For (sufficiently) long $L$, there will be some points $x = x_k$ near which $a_1(x_k) \approx 0$, and $a_3(x_k)$ is maximum with $a_{3,max}/a_1^I \approx 0.45$ (cf. § 5.1.2). The lower bound of (5.10) is obtained for ice sheet lengths close to any $x_k$, yielding, with $C_{gw3}=C_{gw1}/2$ and using asymptotic values of $|T_1| = 0$ and $|T_3| \approx 1.32$ for large $L$,

(5.11)\begin{equation} {\mathcal{F}_{NL}}/{\mathcal{F}_{L}}=|T_1|^2 + |T_3|^2 {C_{gw3}}/{C_{gw1}} \approx 0.867 . \end{equation}

6. Conclusion

We study sum-frequency nonlinear resonant wave–wave interactions which occur when surface waves propagate through semi-infinite and finite-length thin floating ice sheets. For semi-infinite ice sheets, using multiple-scale (MS) perturbation analysis, we obtain theoretical predictions of the spatial evolution for the resonantly interacting wave components. We modify a numerical approach based on the high-order spectral (HOS) method of Dommermuth & Yue (1987) which accounts for an arbitrary number $N$ of interacting modes and nonlinear order $M$. The theoretical (MS) and HOS results agree well in the domain where MS is valid, while HOS provides a powerful method for more general cases involving finite-length ice sheets, multiple resonant interactions and higher-order effects.

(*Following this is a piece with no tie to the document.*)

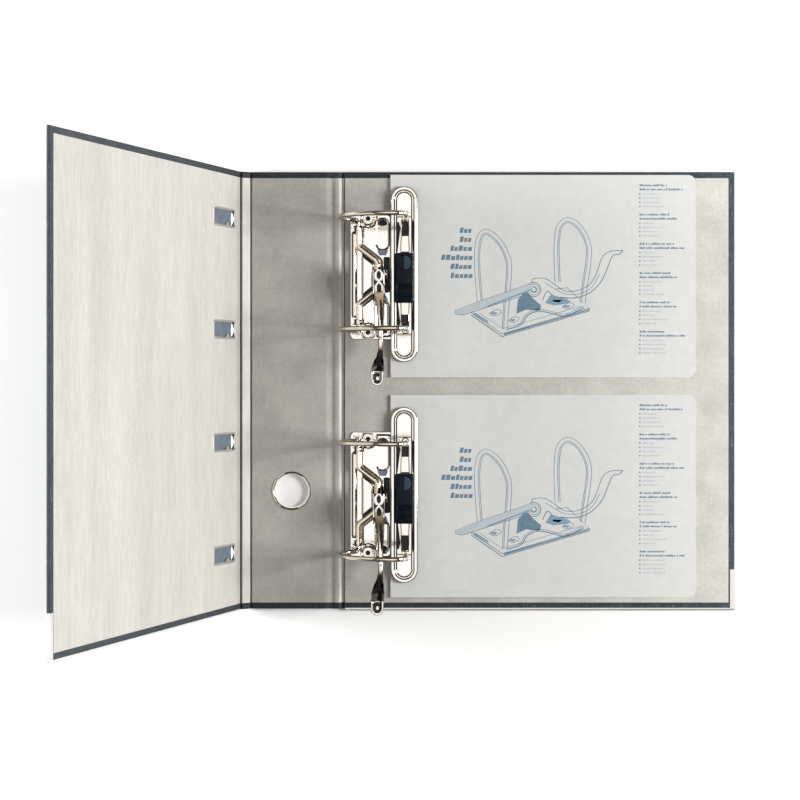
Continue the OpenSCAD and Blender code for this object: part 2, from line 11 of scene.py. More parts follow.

For the semi-infinite ice sheet, in addition to nonlinear amplitude evolutions of the interacting wave components, a main interest is the maximum ice bending strain which may lead to ice breakup. Sum-frequency triad interactions generally amplify the maximum strain relative to linear predictions by some factor $\hat {Q} >$1. For the double-frequency ($D$) special case, MS theory, confirmed by direct HOS simulations, predicts $\hat {Q}_D \approx 2.06$ at a distance $O(\lambda _0/\varepsilon )$ from the ice edge, where $\lambda _0$ is the incident primary wavelength. By considering the total wave energy flux, we provide a heuristic argument for $\hat {Q}_D \approx 2$. For the general triad ($T$) case, $1 < \hat {Q}_T < \hat {Q}_D \approx 2$ in general. Multiple (sum-frequency) resonances can increase $\hat {Q}$ considerably. This has implications for general broadband waves incident on an ice sheet. We provide an example of two interacting triads involving four wave components, with $\hat {Q}_{MR} \approx 2.73$.

When the ice sheet length $L$ is finite, we emphasise the significance of both strain amplification and wave energy transmission past the ice sheet, the latter being of special interest for wave propagation and attenuation through aggregate ice fields. For the double-frequency special case, the maximum strain amplification that is $\hat {Q}_D' \approx 2.7 > \hat {Q}_D \approx 2$ occurs at the trailing edge with $L = O(\lambda _0/\varepsilon )$. For $L \leq O(\lambda _0/\varepsilon )$, we offer a single-pass approximation (SPA) accounting primarily for right-going amplitude evolution and reflection from the trailing edge. Using SPA, we obtain an estimate of the maximum strain amplification that is in good agreement with $\hat {Q}_D' \approx 2.7$ from direct HOS computation. Due to sum-frequency resonant interactions, wave energy is transferred to higher-frequency components which generally have much greater reflection coefficients (at the trailing ice edge). Consequently, the total nonlinear wave energy flux $\mathcal {F}_{NL}$ into the lee of the ice sheet is generally less than the predicted linear wave flux $\mathcal {F}_{L}$. For the double-frequency special case, we use SPA to obtain a lower bound $\mathcal {F}_{NL}/\mathcal {F}_{L} \approx 0.87$, useful as an estimate of nonlinear effects on wave attenuation. We show that for a range of $L$ and $\varepsilon$, the nonlinear quantities $\hat {Q}_D'$ and the finite ice reflection and transmission coefficients each collapse to a single curve as a function of the nonlinear interaction parameter $\mathcal {L}_{NL} = \varepsilon L/\lambda _0$.

While the MS equations, (3.4) and (3.5), and HOS are applicable to difference-frequency triad interactions, we have focused on sum-frequency interactions, which are primarily responsible for nonlinear amplification of the maximum ice strain and a reduction in transmitted wave energy flux. Difference-frequency interactions which transfer energy to lower wavenumber components are not expected to increase the total strain. For wave transmission over a finite ice sheet, the property of transmission/reflection coefficients at smaller wavenumbers should allow such long-wave components to be transmitted with minimum reflection at the trailing ice edge. In this case, the heuristic arguments leading to (5.11) should still hold to provide an estimate for the wave energy flux due to nonlinear difference-frequency interactions.

As an initial effort, we have considered only the 2-D problem. For the three-dimensional problem, which can account for oblique incidence and general ice sheet geometry, we expect sum- and difference-frequency interactions to lead to behaviour such as longshore wave generation (e.g. Alam, Liu & Yue (2010) for nonlinear wave–bottom interactions) not present in this work.